President Bush can still rely on the House leadership
The US Senate has narrowly approved the 2004 federal budget, but has placed limits on President Bush's tax cutting plans.
Mr Bush's top priority has been passing his "jobs and growth" tax bill, which will abolish taxes on dividends for investors in the stock market at the cost of $726bn over ten years.
But now the Senate has cut that sum in half following a close 51-50 vote which approved the $2.2 trillion budget for 2004.
Although the president's Republican Party controls both Houses of Congress, moderate Republicans in the Senate objected to the size of the tax cut when the final costs of the war against Iraq are still unknown.
We have spent money like drunken sailors
Republican Senator George Voinovich
The chairman of the Senate finance committee finally conceded that the Senate would stick to the tax cut limit after failing to reach a compromise with the House of Representatives, which wanted a larger figure.
"This means that, at the end of the day, the tax cut side of the growth package will not exceed $350 billion," said Republican Charles
"There would be no budget and no
growth package without our agreement."
Down to the wire
The House and Senate have been working for the last week in attempt to forge a compromise on the budget resolution before leaving for their Easter recess.
The House leaders had proposed splitting the difference between Mr Bush's plan and the Senate version, and limiting the tax cut to $550bn, which they approved earlier on Friday by a vote of 216-211.

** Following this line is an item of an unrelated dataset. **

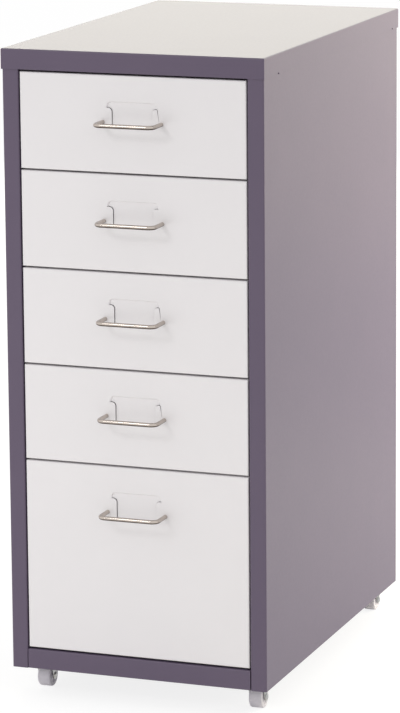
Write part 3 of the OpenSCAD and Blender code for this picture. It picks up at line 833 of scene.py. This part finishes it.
@dataclass
class Fastener(ABC):
    """A screw or a nut, made once as a model and then set wherever its CAD node has one."""

    finish: bpy.types.Material
    sets: Plan
    plan: Plan
    height: float  # how far it stands out from its seat

    @abstractmethod
    def model(self) -> bpy.types.Object:
        """Make the one that the others are copied from.

        Returns:
            The model, with its seat on the origin and its head up.
        """

    def seat(self, low: Vector, high: Vector, aim: Aim) -> Vector:
        """Find the seat of one fastener.

        Args:
            low: Lowest corner of its CAD solid.
            high: Highest corner of its CAD solid.
            aim: Way in which it points.

        Returns:
            The place of the seat, on the fastener's axis.
        """
        ahead = Euler(aim.value).to_matrix() @ Vector((0, 0, 1))
        half = abs(ahead.dot(high - low)) / 2
        return (low + high) / 2 + ahead * (half - self.height)

    def build(self, name: str, node: str, body: str, aim: Aim, most_turn: float, seed: int) -> None:
        """Set the fasteners of one CAD node.

        Args:
            name: Name of the piece.
            node: Name of the CAD node.
            body: Body that carries it.
            aim: Way in which they point.
            most_turn: Angle up to which each is turned at random.
            seed: Seed of the turns.
        """
        seats = [self.seat(low, high, aim) for low, high in solids(node)]
        model = self.model()
        piece = self.sets.grow(name, bare_points(seats), model=model, aim=aim.value,
                               most_turn=most_turn, seed=seed, material=self.finish)
        bpy.data.objects.remove(model)
        fit(piece, body, node)


@dataclass
class PanScrew(Fastener):
    """A pan-head sheet-metal screw with a cross recess."""

    height: float = 1.9 * MM
    head: float = 6.4 * MM
    crown: float = 3.52 * MM  # diameter of the flat top
    crown_round: float = 1.6 * MM
    brow: float = 5.952 * MM  # diameter where the top turns into the side
    brow_height: float = 1.178 * MM
    brow_round: float = 0.95 * MM
    rim_height: float = 0.38 * MM
    rim_round: float = 0.76 * MM
    foot_chamfer: float = 0.1 * MM
    around: int = 32
    recess: float = 3.5 * MM
    slot: float = 0.75 * MM
    recess_depth: float = 1.2 * MM
    shank: float = 3.4 * MM
    length: float = 6 * MM
    pitch: float = 1.1 * MM
    thread_depth: float = 0.55 * MM

    def model(self) -> bpy.types.Object:
        """Make the screw that the others are copied from.

        Returns:
            The screw, with its seat on the origin and its head up.
        """
        head = section(
            (0, self.height, 0), (self.crown / 2, self.height, self.crown_round),
            (self.brow / 2, self.brow_height, self.brow_round),
            (self.head / 2, self.rim_height, self.rim_round),
            (self.head / 2 - self.foot_chamfer, 0, 0), (0, 0, 0))
        return self.plan.grow(
            "screw_model", head, around=self.around, head=self.height, recess=self.recess,
            slot=self.slot, recess_depth=self.recess_depth, shank=self.shank, length=self.length,
            pitch=self.pitch, depth=self.thread_depth, material=self.finish)


@dataclass
class HexNut(Fastener):
    """A chamfered hexagon nut."""

    height: float = 3.2 * MM
    flats: float = 7 * MM
    face: float = 6.65 * MM  # diameter of the flat face inside the chamfer
    chamfer: float = 0.42 * MM
    spare: float = 0.1 * MM  # what the turned blank is larger than the hexagon's corners
    bore: float = 4 * MM
    around: int = 48

    def model(self) -> bpy.types.Object:
        """Make the nut that the others are copied from.

        Returns:
            The nut, standing on the origin.
        """
        corner = self.flats / 2 / math.cos(math.pi / 6) + self.spare
        blank = section(
            (0, self.height, 0), (self.face / 2, self.height, 0),
            (corner, self.height - self.chamfer, 0), (corner, self.chamfer, 0),
            (self.face / 2, 0, 0), (0, 0, 0))
        return self.plan.grow("nut_model", blank, around=self.around, flats=self.flats,
                              height=self.height, bore=self.bore, material=self.finish)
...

But in a highly unusual move, they failed to persuade Senate negotiators, and the two branches of Congress have passed two different budget bills.
The details of the tax plan will still have to spelled out by other Congressional committees, leaving the whole matter to face another highly controversial vote in the summer.
White House pressure
And if the Republican leadership can persuade some moderate Senators to change their mind, it could still have enough votes to pass a larger tax cut later on.
But so far, attempts by the White House to pressure them have failed.
"We've spent money like drunken sailors," said Republican Senator George Voinovich.
"This place does not set priorities. This place does not make hard decisions. This
place just continues to say 'yes' without any consideration to the next generation," he added.
Mr Bush feels so strongly about the tax cut that he mentioned it in his first press appearance after the fall of Baghdad.
His press spokesman, Ari Fleischer, said that he was still hoping to preserve the dividend tax cut whatever the size of the final budget deal.
The moderates also include Maine Senator Olympia Snowe, Rhode Island Senator Lincoln Chaffee, and Arizona Senator John McCain, who ran against Mr Bush for the presidential nomination in 2000.
They are concerned at the growing budget deficit, which is projected to reach more than $300bn next year before the cost of the war is included.
The non-partisan Congressional Budget Office has recently said that the tax cuts and additional spending proposal would increase the total government debt by $1.2 trillion by 2008.
In a separate vote, House and Senate negotiators reached agreement on $3.5bn in aid to US airlines hurt by the Iraq war.
The aid, which is part of a different supplementary budget bill covering the cost of the war in the current (2003) financial year, was opposed by President Bush.
The bill includes $2.4bn for extra security costs, $520m for a temporary suspension of passenger security fees, $600m to extend war risk insurance, and $275 million to retrain airline workers laid off by the crisis.
US airlines are facing huge losses, and several, including the second largest, United, have already sought bankruptcy protection in the courts.